January 16, 1986|MAYERENE BARKER | Times Staff Writer

County animal control officers set a large trap Wednesday near William S. Hart Park in Newhall in a renewed effort to capture a nocturnal predator that is believed to have killed 23 farm animals in the past three weeks.

"Hopefully, we'll catch the animal responsible," said Judy Orosco, district supervisor for the county-run Castaic Animal Care and Control Center, which is helping park officials search for the predator.

The most recent attack occurred Sunday, when 13 of 25 ducks donated to the park the previous day were found dead, park Supt. Mike Dortch said. On Dec. 29, he said, 10 animals, including five pygmy goats, were killed by "an animal of unknown origin."

The animals were part of a small zoo of birds and livestock, visited mostly by children, in the 264-acre park.

Reports of Panther

Residents have reported seeing a panther prowling the hills near the park on three recent occasions, Dortch said. One woman from Castaic told him she had seen a black panther jump from a tree near the park's animal enclosure, he said.

But, after ground and air searches of the area, Orosco, sheriff's deputies and state Fish and Game Department officials concluded that the attacker is probably a large, black dog.

Traps set by park workers have come up empty, Dortch said, but they are considerably smaller than the one set Wednesday.

Orosco also said animal control officers, who already are keeping a closer watch on the park, will begin issuing more citations to people who let their dogs run loose.

Sunday's killings also prompted the Docents of Hart Park, a volunteer group, to circulate petitions asking the county to build a safer animal enclosure.

Many Sign Petitions

"We collected more than 500 signatures in just five hours," said Cae Nelson, docent chairman.
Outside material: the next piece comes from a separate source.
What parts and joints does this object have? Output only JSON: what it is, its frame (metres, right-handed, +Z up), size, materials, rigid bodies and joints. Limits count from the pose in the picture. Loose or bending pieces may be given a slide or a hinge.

By the time the petitions are presented to county park officials on Jan. 24, Nelson said, she expects to have at least 1,000 signatures.

Several bird species are kept in five secure cages, she said, but farm animals are housed in one open-air enclosure surrounded by "a three-foot-high fence made of chicken wire."

"They are completely defenseless," she said. "At night, when no one's around, any animal can get in the enclosure and tease, play with or kill the animals, or do whatever to them."

Killings of park farm animals have occurred periodically during the past five years, Nelson said.